This time last year, Angela was on the verge of a major life change – leaving her job in London to teach English in Columbia for a year.
‘I was about to turn 30 and it felt like my last chance to do something adventurous,’ she says. ‘I was bored, drifting in my relationship and my work. This felt like a way of breaking out of the rut.’
So far, so admirable. ‘They were very sweet at work, taking me out for leaving drinks and giving me a lovely leather rucksack. I got lots of “You’re so brave” and “Wow, what a great thing to do, I wish I was you”. ‘Then, a week before I was due to fly out, I had a massive re-think. My on-off boyfriend told me how upset he was that I was going away for a whole year, and that he couldn’t bear for me to go. And on the work front, I’d been studying photography as a hobby for years and, out of the blue, a gallery got in touch and wanted to see more of my work. Suddenly, it felt like the wrong time to leave, but I’d told everyone I was going and I felt like a bit of a fool to change my mind.’
Angela agonised over her decision, but eventually realised that suffering a few embarrassing conversations was a small price to pay for making the right choice. Many of us will identify with this – we’d rather do anything than admit to a U-turn, an act that might make us appear flaky and a time-waster. The very word U-turn sounds dramatic and extreme; a complete reversal in direction, no half measures. By its nature, a U-turn is also very public. There’s no chance of avoiding our peer group gossiping and judging our actions. But if we want to be able to embrace more choice in our lives, we have to learn to conquer our fear of the U-turn and even turn it to our advantage.
These days we’re bombarded with such a bewildering array of choices that the pressure on us to make the ‘right’ decision is greater than ever. Perhaps this is why it is so difficult to announce that we made the wrong choice.

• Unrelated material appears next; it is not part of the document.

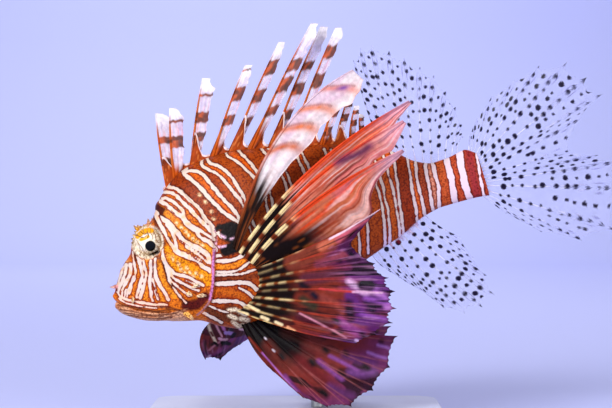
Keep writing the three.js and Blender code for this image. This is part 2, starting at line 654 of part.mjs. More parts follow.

It’s a theory that Barbara Kelley explores in her book Undecided, after having noticed a marked malaise among the students she taught. ‘These girls were blessed to have all kinds of opportunities, yet they were dissatisfied and overwhelmed,’ she says. ‘A friend’s bright, talented daughter once said she wished she’d been born into a culture where everything – from spouse to career – was chosen for her.’ It’s a sad state of affairs, says Kelley. A bad choice is always better than making no choice at all. ‘Failure is recoverable, regret is much tougher,’ she says. She describes our reluctance to take a risk as ‘analysis paralysis’.
We’re frozen by the possibility of so much to win but much more to lose. The downside of unlimited choice is unlimited responsibility, which means, as Angela discovered, admitting that we made the wrong decision and we’d like to do something else.

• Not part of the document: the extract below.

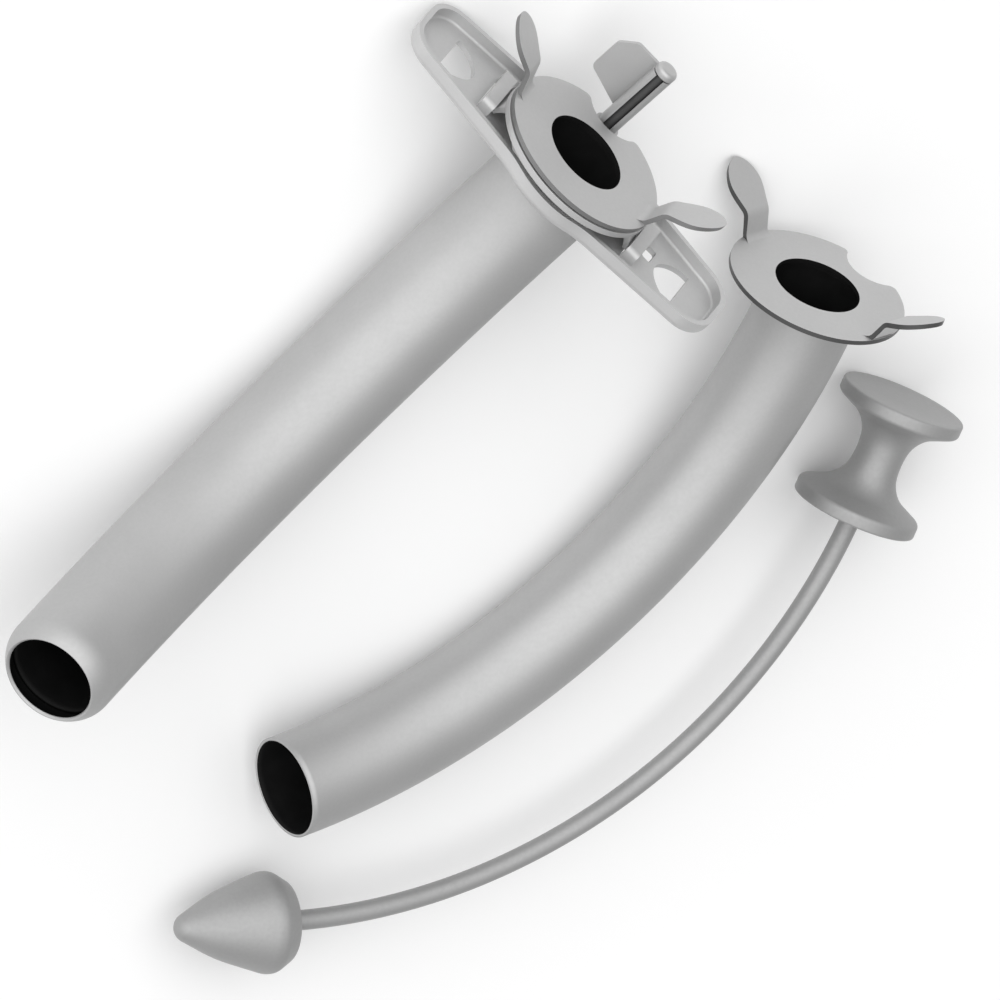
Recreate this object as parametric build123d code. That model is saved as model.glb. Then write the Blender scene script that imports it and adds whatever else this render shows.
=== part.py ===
"""Metal tracheostomy tube with its spare inner tube and its obturator, laid out on a table.

Every tube follows one circle, so that the inner tube slides out of the outer one by turning
about the centre of that circle. Each piece is drawn in a bench frame first: the mouth of the
tube at the origin, Z out of the mouth, Y towards the lock and X along the neck plate. The
three groups are then laid on the table as they come to rest.
"""
import os
from math import acos, cos, degrees, radians, sin

from build123d import *

# Tubes: one bend for all of them
BEND_RADIUS = 62.0          # from the centre of the circle to the middle of the tube
OUTER_BEND_ANGLE = 73.0     # degrees of the circle that the outer tube covers
OUTER_TUBE_DIAMETER = 12.0
OUTER_WALL = 0.4
RUNNING_GAP = 0.25          # between inner and outer tube, all round
INNER_WALL = 0.3
INNER_TUBE_NOSE_DEPTH = 0.8 # the inner tube goes this far into the outer tube's nose
NOSE_RADIUS = 4.0           # rounding of the outer tube's tip
NOSE_DROP = 1.0             # how far the tip's outer surface closes in

# Collar plate on the outer tube
COLLAR_RADIUS = 9.6
COLLAR_THICKNESS = 0.7
COLLAR_SCALLOP_GAP = 0.2    # the collar's scallop stands back this far from the flange's
LUG_RADIUS = 1.5            # rounded lug in the scallop, under the lock
WING_ROOT_X = 7.9           # the wings start inside the collar's edge
WING_BEND_X = 8.4           # here they turn down towards the neck plate
WING_FLAT_X = 9.4           # from here they lie flat again
WING_TIP_X = 10.95
WING_ROOT_WIDTH = 10.4
WING_TIP_WIDTH = 5.2
WING_THICKNESS = 0.5
WING_GAP = 0.25             # above and below the wing, under its bridge

# Neck plate: one pressed sheet
PLATE_LENGTH = 42.4
PLATE_END_WIDTH = 9.2
PLATE_TAPER_WIDTH = 15.5    # the tapered ends would be this wide at the middle
PLATE_END_RADIUS = 3.6
PLATE_MIDDLE_RADIUS = 8.5
PLATE_BLEND_RADIUS = 9.0
PLATE_SHEET = 0.6
PLATE_RIM_HEIGHT = 1.95
PLATE_FOLD_RADIUS = 0.9     # outside of the fold between floor and rim
PLATE_RIM_GAP = 0.65        # from the rim to the back of the collar
PLATE_HOLE_GAP = 0.9        # round the outer tube
PLATE_ROCK_LIMIT = 3.0      # degrees to each side of level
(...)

So how do we exit successfully from a U-turn? Nina Grunfeld, founder of Life Clubs, says there’s no need to apologise for a volte-face, unless it affects others. ‘Explain the reasoning behind your decision and how you’ve made your new decision in time and acted swiftly,’ she says. The boldness of your new direction may even provoke some envy. ‘Lots of people will wish they had the courage to change course like that,’ says Grunfeld. ‘They may feel boxed in themselves and admire your courage to say, “No, this isn’t right”.’
Confidence is a crucial factor if you want to present your U-turn as inspirational and brave. ‘When you’re explaining your actions to people, hold on to your decision with conviction,’ says Dena Michelli, co-author of A Matter Of Choice: A Companion For Making Everyday Or Life-Changing Decisions. ‘Lay it out for them and pre-empt their reactions. If you’re tentative and they sense any doubt, it will give people a chink to enter and gain leverage.’

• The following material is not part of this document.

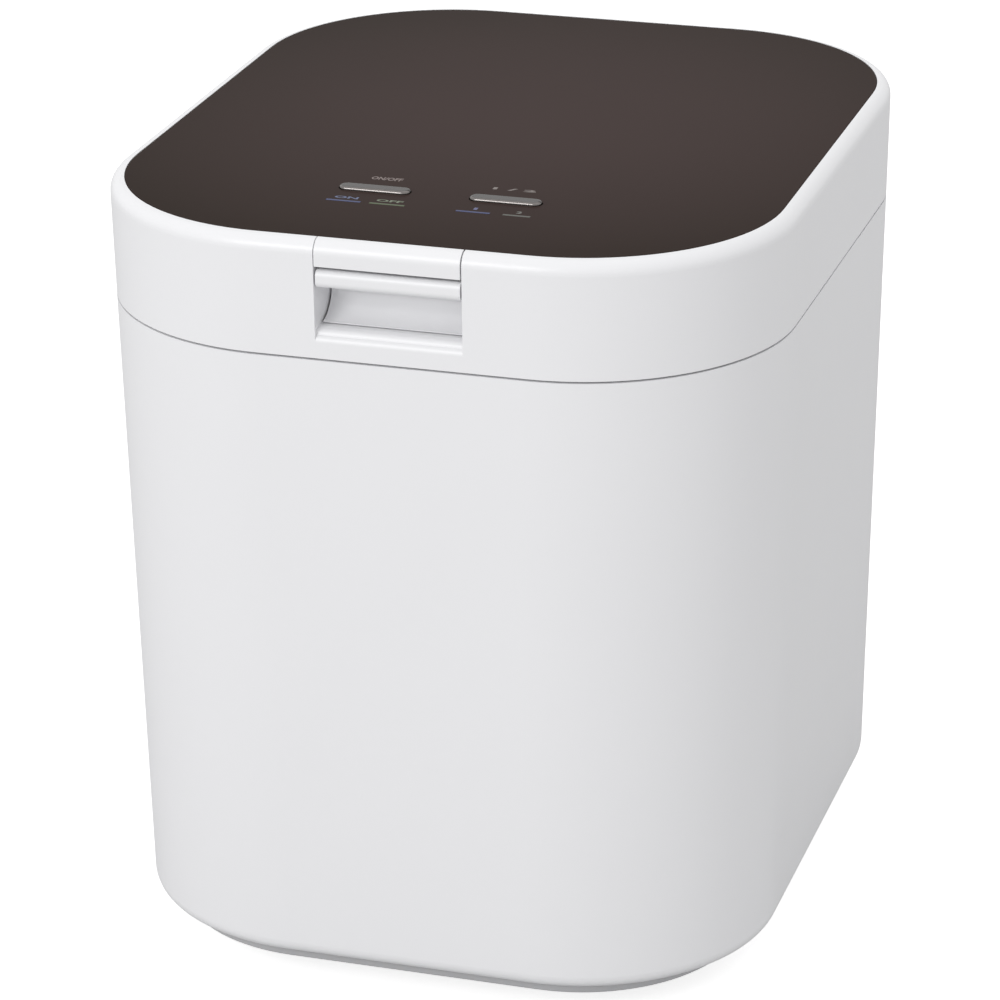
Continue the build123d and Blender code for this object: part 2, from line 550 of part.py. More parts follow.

If there is an element of doubt, however, Michelli suggests asking close friends for advice before you go public. And don’t beat yourself up when you do decide to change tack. A U-turn doesn’t have to be a sign of weakness or not knowing your own mind. If our goals and desires are continually evolving, why shouldn’t our decisions reflect this? Alex Lickerman, a practising buddhist and vice-president of student counselling services at the University of Chicago, agrees. ‘Circumstances never remain static, so why should our responses to them be forever locked in their initial form?’ he says. ‘The best answer often changes over time.’